February is already shaping up to be quite interesting. But why am I even thinking about shit that far ahead in the future? The Wayfarer accords with the present.

Right on.

12.1.04

Here are a few new gems from the Spam Department, although I'm sure you all have gotten a few of these yourself:

"You frozen coffee mug."
"Next to the fritty body lies a used lemon."
"Look at that, someone is grabbing the model."

And, my personal favourite,
"What if he saw a bitter triangle that was sending mail to a homeless man?"

These are obviously some form of English. But why? Anyone who speaks english would recognise this for the jibberish that it is. Perhaps some form of advanced anti-anti-spam utility.

8.1.04

Apple, I think the new mini iPod is a great device. These new color-screened media players will take a while to gain traction with the general gadget-buying public, particularly since many of us have just made a significant investment in a similar peice of hardware. The mini is well-positioned at the high end of ultraportable players and the low end of ultraspacious jukeboxes. And for the low low price of $149, almost anyone will be able to afford one with some judicious saving over the next month or so.
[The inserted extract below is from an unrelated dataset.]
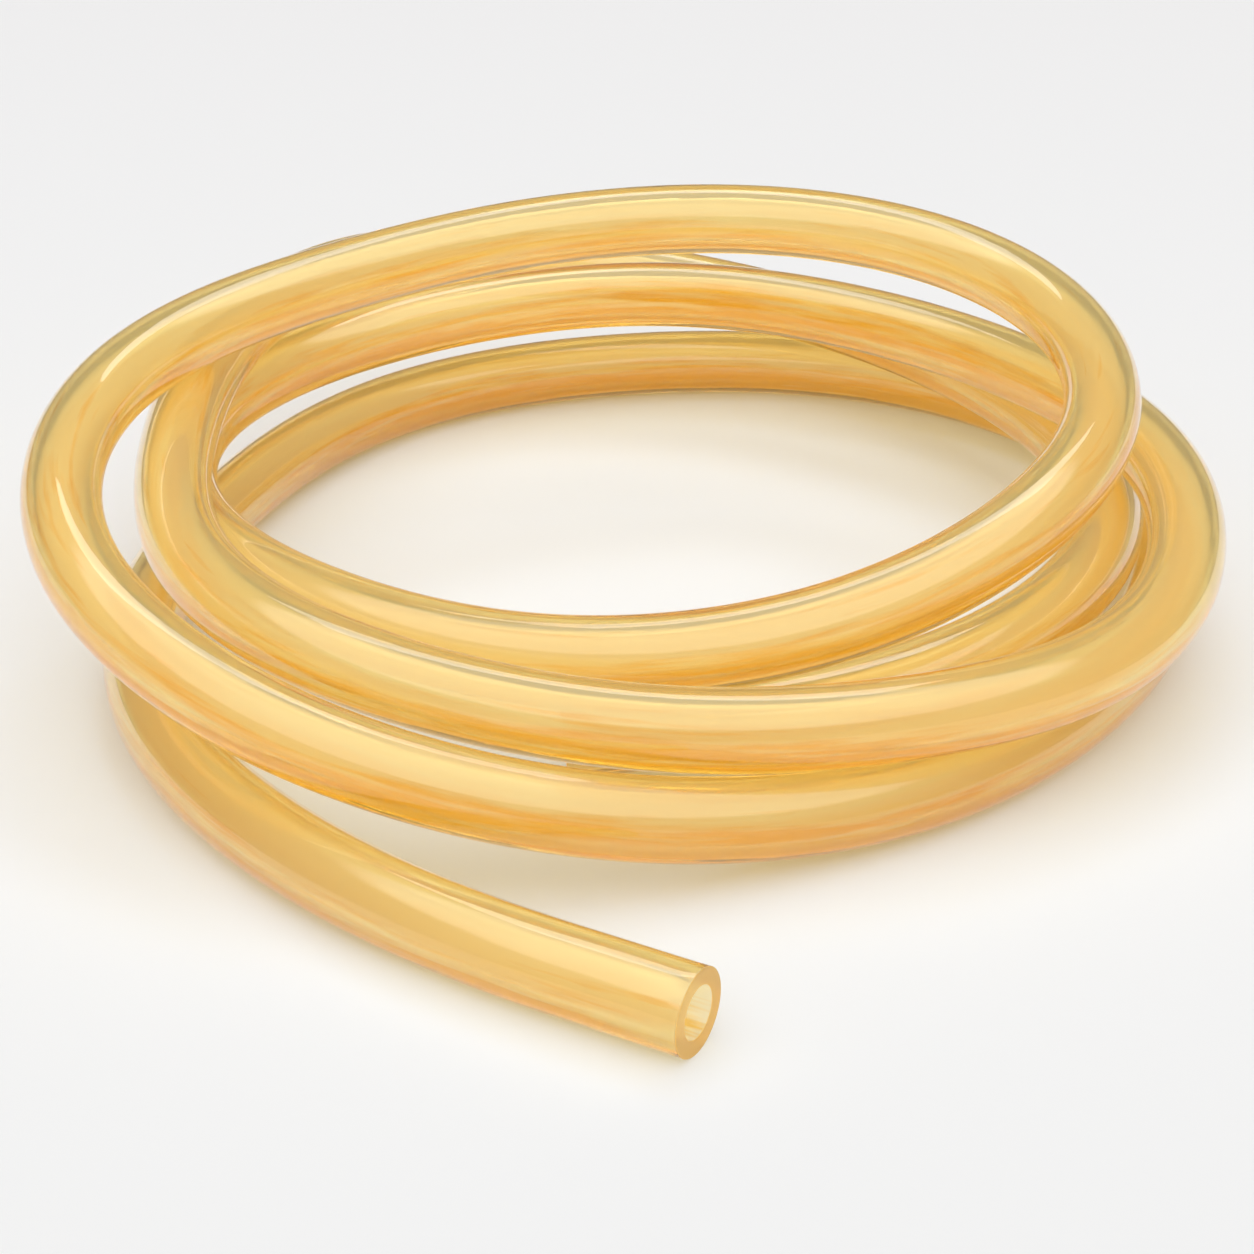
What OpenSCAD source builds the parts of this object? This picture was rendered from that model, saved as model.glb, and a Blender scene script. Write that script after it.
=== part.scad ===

Wait. I'm sorry. It's actually $249, a mere 50 smacks less than the new 15 GB version. For 50 buckos, I can nearly quadruple my storage space? Why the flaming fuck would I want an inferior model, then? At this price range, 50 samoleons is not nearly as large a gap as it would be in the $20-$150 range - we're talking about a whole other segment of the electronics-buying market. $150 is within the realm of possibility for your average high school student who's still operating on an allowance. At $250 you need rich relatives or an after-school job, and how many teenagers you know are willing to go through that kind of hassle?

Goddammit. I thought we'd learned something about pricing after the whole iMac thing. That was five years ago, Apple. People only love you as long as you're nice to them.

4.1.04

Okay, here's a good solid reason to support Clark. There was a story recently in Anytown's local daily paper about what ol' Wes did for new years eve. Instead of attending a huge fancy party or something, he went on one of those chintzy boat tours in New Hampshire where they have a table of deli meats and pass out sparklers. He had no signs or stickers to hand out, no supporters gathered round the dock, no press presence really at all. He walked around the boat and talked to people.

He exhausts his aides by stopping to talk to everyone who waves at him. He's also one of two candidates who have made a public declaration that he will not badmouth Dean as a means to make himself the "front runner." These two decent acts on his part are the antidote to modern politics, and I really really hope that it's not isolated to the helter-skelter primaries.